Introducing Gopherfeed

Published: March 06, 2013
Tags: github gopher pypi software gopherfeed

Today I made the first release of a new free software project of mine called Gopherfeed. This is a very simple little Python library, with accompanying command line program, which translates RSS and Atom feeds into Gophermap files. All the heavy lifting is done by the infamous feedparser. Gopherfeed can be used to convert individual feed URLs into gophermaps (where each entry in the gophermap is just a URL link to the webpage of an entry in the feed), or it can be fed a file of URLs and build a nice directory structure for exploring the feeds. Each feed gets its own directory with corresponding gophermap pointing to the feed entries, and the root directory has a gophermap pointing to each of the feeds, using the feed title as the selector description.
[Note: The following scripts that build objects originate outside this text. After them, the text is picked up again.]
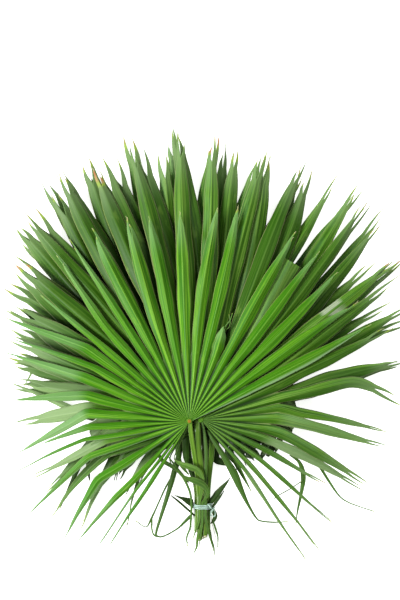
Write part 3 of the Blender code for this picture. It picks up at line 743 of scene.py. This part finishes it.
def silver_patch(seg, progress, across):
    """Share of the silvery patch on one segment of the second leaf."""
    silver = np.zeros_like(progress)
    silvery_segment = int(np.argmin(np.abs(seg["degrees"] - SILVER_AT)))
    for side, (begin, end) in enumerate(SILVER_RUNS):
        run = progress[silvery_segment, side] * seg["length"][silvery_segment]
        ends = ramp(run, begin, 2.0 * MM) * (1.0 - ramp(run, end, 2.0 * MM))
        off_middle = np.abs(across[silvery_segment, side] - 0.18 - 0.55 * side)
        silver[silvery_segment, side] = ends * (1.0 - ramp(off_middle, 0.17, 0.05))
    return silver


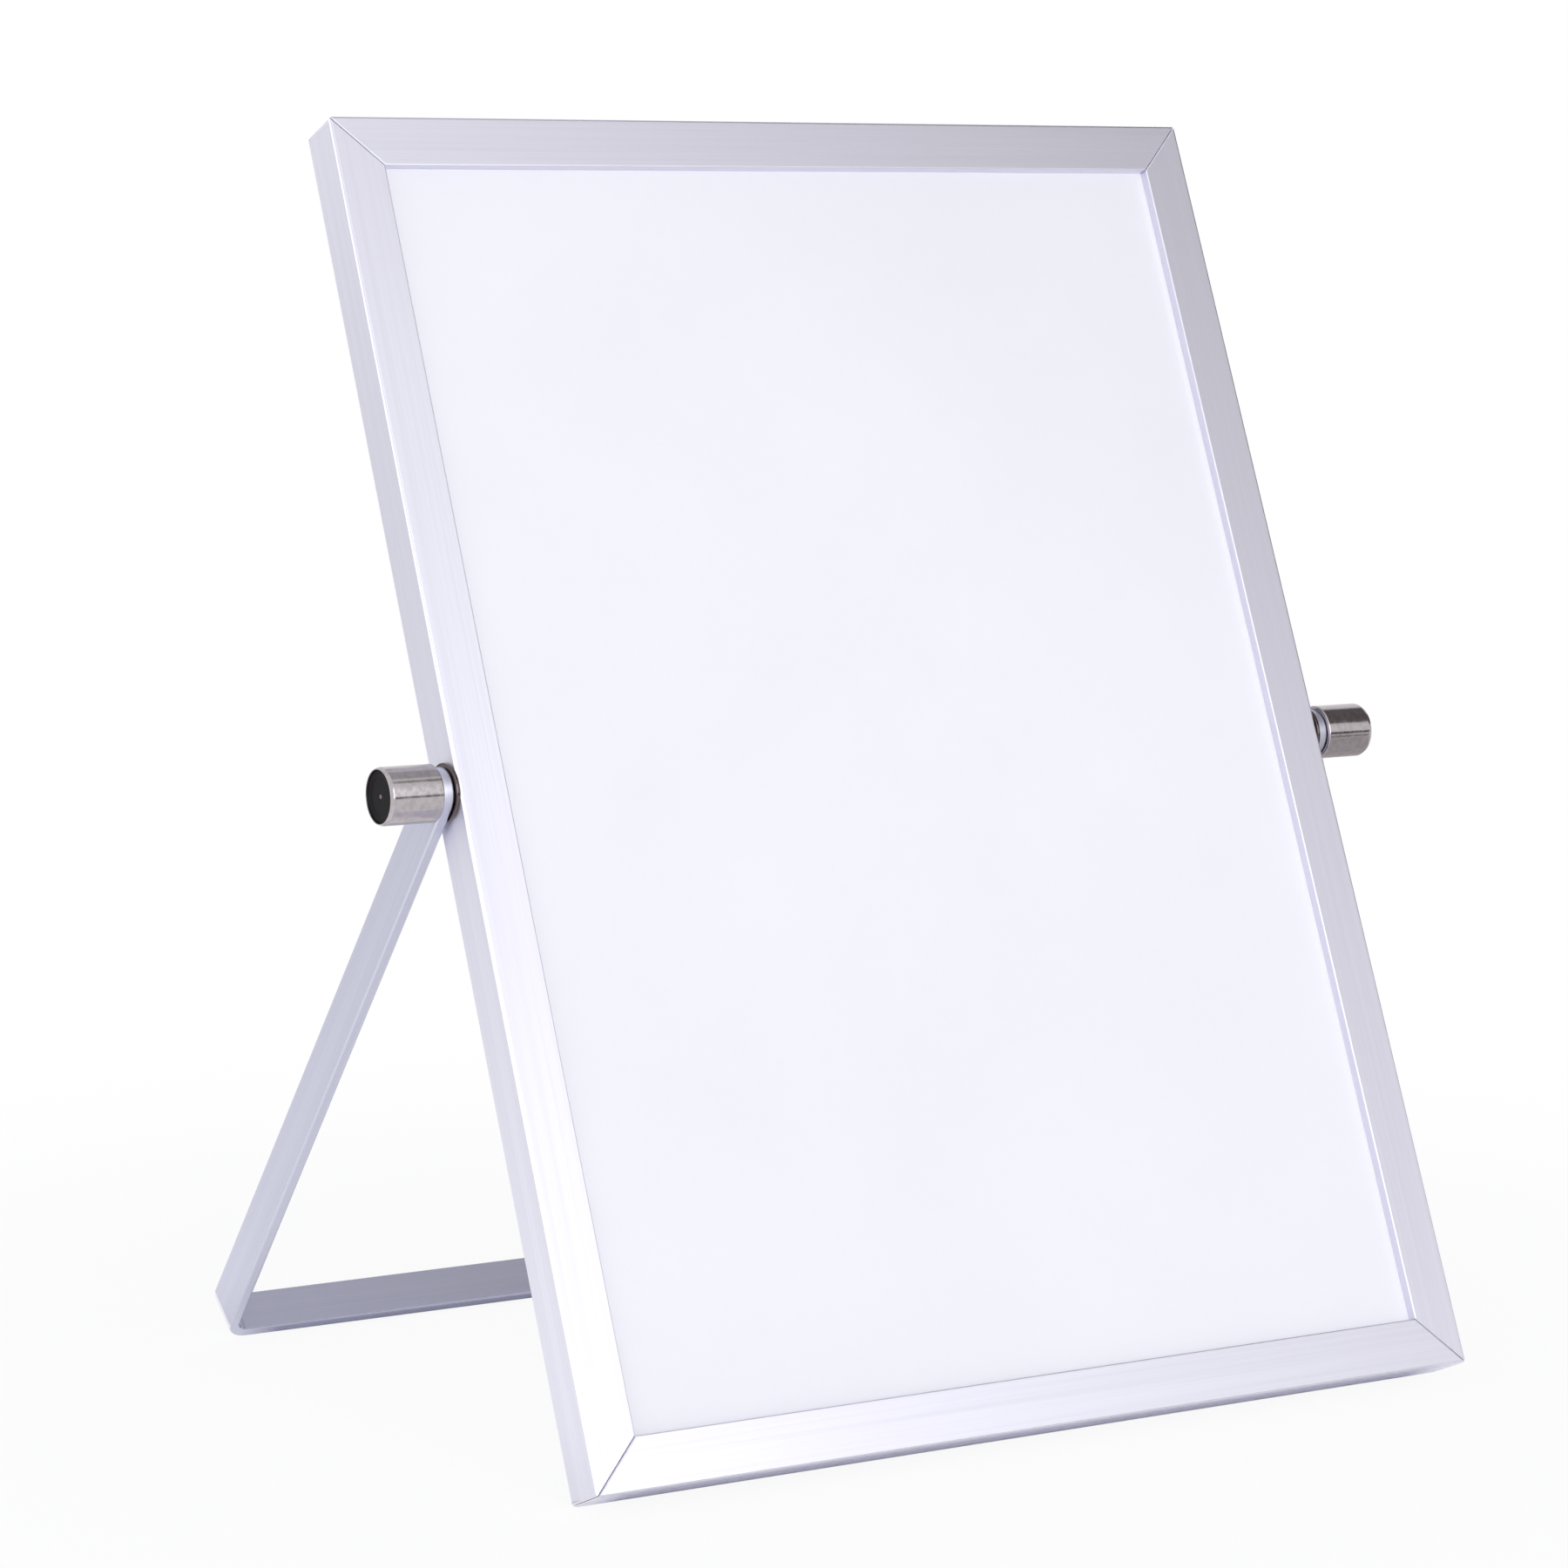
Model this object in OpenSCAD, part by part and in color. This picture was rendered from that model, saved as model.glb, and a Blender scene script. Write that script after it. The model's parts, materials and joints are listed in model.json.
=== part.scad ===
// Desk whiteboard easel: a double-sided magnetic board in a mitred aluminium frame.
// It swings right round on two pivots at mid height, between the legs of a U-shaped strip stand.
// The two thumb knobs screw in to clamp the legs.
//
// Frame of the model: X runs along the board's width, Z is up, and the writer stands on the -Y side.
// The origin lies on the desk, in the middle of the easel's footprint.

/* [Board] */
// Overall width of the framed board
board_w = 260; // [180:1:600]
// Overall height of the framed board
board_h = 350; // [240:1:600]
// How far the board leans back from upright, in degrees
lean = 23.75; // [12:0.25:26]

/* [Frame extrusion] */
// Depth of the extrusion, front face to back face
frame_depth = 13.6; // [12.6:0.1:16]
// Width of the lip that shows around the sheet
lip_w = 13.2; // [13:0.1:18]
// How far the writing sheet lies behind the front of the lip
sheet_recess = 2.7; // [2:0.1:3]
// Thickness of the extrusion's walls
wall = 1.2; // [1:0.1:1.4]
// Radius along the extrusion's four long outer edges
edge_r = 0.8; // [0.6:0.1:2]
// Width of the bead that turns down from the lip onto the sheet
bead_w = 1.6; // [1.2:0.1:2]
// Radius along the visible edge of the bead
bead_r = 0.6; // [0.3:0.1:0.8]
// Hairline left open at each mitre
mitre_gap = 0.12; // [0.04:0.02:0.3]

/* [Writing panel] */
// Thickness of each enamelled steel sheet
sheet_t = 0.3; // [0.2:0.05:0.6]
// Play between the panel's edges and the bottom of the groove
panel_play = 0.4; // [0.2:0.1:1]

/* [Corner keys] */
// Length of each arm of a corner key
key_arm = 26; // [20:1:40]
// Play between a key and the walls of the hollow that it sits in
key_play = 0.1; // [0.05:0.05:0.2]
// Length of the chamfer at the tip of each arm
key_tip = 1.5; // [0.5:0.5:2]

/* [Stand] */
// Angle of the legs from upright, in degrees
leg_angle = 38.75; // [36:0.25:45]
// Width of the flat strip
strip_w = 12.4; // [11:0.1:13.8]
// Thickness of the flat strip
strip_t = 3; // [2:0.1:4]
// Inside radius of the two bends
bend_r = 3.0; // [1:0.5:6]

/* [Pivots and knobs] */
// Diameter of the pivot bolts' shanks
bolt_d = 5; // [4:0.5:6]
// Side of the square bolt head
head_w = 9; // [8:0.5:10]
// Thickness of the bolt head
head_t = 3; // [2:0.5:3]
// Length of the spreader plate behind the stile's wall
plate_len = 30; // [20:1:40]
// Thickness of the spreader plate
plate_t = 1.5; // [1:0.5:2]
// Diameter of the collars and the knobs
knob_d = 14.4; // [12:0.1:18]
// Length of a knob
knob_len = 14.5; // [13:0.5:22]
// Thickness of the collar between the frame and a leg
collar_t = 0.8; // [0.8:0.1:2]
// Thickness of the washer that is let into a knob's inner end
washer_t = 0.5; // [0.4:0.1:1]
// Chamfer around both ends of a knob
knob_chamfer = 0.4; // [0.3:0.1:0.8]
// Width of the knob's rim around the end cap
rim_w = 0.6; // [0.5:0.1:1.5]
// Thickness of the end cap in a knob
cap_t = 1.2; // [1:0.1:1.5]
// How far the end cap lies below the knob's rim
cap_recess = 0.6; // [0.2:0.1:1]

/* [Hidden] */

$fn = 64;
over = 1;             // how far a cutting solid runs past what it cuts
face_gap = 0.1;       // between faces that turn on each other
bolt_play = 0.05;     // radial play of the bolt in the leg, the washer and the knob
wall_hole_play = 0.1; // radial play of the bolt in the stile's wall and the spreader plate
collar_play = 0.02;   // radial play of the collar on the bolt, which it locks

// The extrusion's section, measured inwards from its outer face
hollow_w = 6.6;
web_start = wall + hollow_w;
groove_start = web_start + wall;
hollow_depth = frame_depth - 2 * wall;
panel_t = frame_depth - 2 * sheet_recess;

// The panel's edges stand a little clear of the groove's bottom
panel_w = board_w - 2 * (groove_start + panel_play);
panel_h = board_h - 2 * (groove_start + panel_play);

// What lies along a pivot, counted outwards from the stile's outer face
leg_in = collar_t + face_gap;
leg_out = leg_in + strip_t;
knob_in = leg_out + face_gap;
knob_bore = knob_len - 4;
bolt_end_room = 2;
bolt_out = knob_in + knob_bore - bolt_end_room;
bolt_in = wall + plate_t + head_t;

// The washer sits in a seat in the knob's inner end, flush with it
washer_r = knob_d / 2 - 1.7;
seat_r = washer_r + face_gap;
seat_depth = washer_t + face_gap;

// The end cap sits in a recess in the knob's outer end
cap_r = knob_d / 2 - rim_w;
cap_floor = knob_len - cap_recess - cap_t;
cap_play = 0.05;
dimple_r = 0.7;
dimple_depth = 0.25;

// The board stands on its lower back edge, so its lean sets the pivots' height,
// and the stand's bar touches the desk with its front lower edge
half_depth = frame_depth / 2 - edge_r;
half_height = board_h / 2 - edge_r;
pivot_z = half_depth * sin(lean) + half_height * cos(lean) + edge_r;
leg_len = (pivot_z - strip_w / 2 * sin(leg_angle)) / cos(leg_angle);

// The footprint runs from the board's lower front edge to the back of the bar
reach_front = half_depth * cos(lean) + half_height * sin(lean) + edge_r;
reach_back = leg_len * sin(leg_angle) + strip_w / 2 * cos(leg_angle);
pivot_y = (reach_front - reach_back) / 2;

// Colours
anodised = "#C9CBDB";
enamel = "#F4F6FC";
chrome = "#B9B9BE";
zinc = "#9FA3A8";
black = "#1C1A1C";
fibreboard = "#A88660";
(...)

If you run one of these batch conversions from an hour cron job, it essentially lets you use a gopher client as a bare bones feed reader. It's also a very quick and easy way to partially convert your existing website into a Gopherhole - just stick your blog and Twitter URLs into a file and you have a nicely presented gopher interface into stuff you've written. Certainly not a complete "gopherisation", but a nice way to get started with minimal effort.

The source code for Gopherfeed is on Github, which I've just recently started using. I may write about the decision to do that in the future. There are source zips/tarballs on PyPi, too.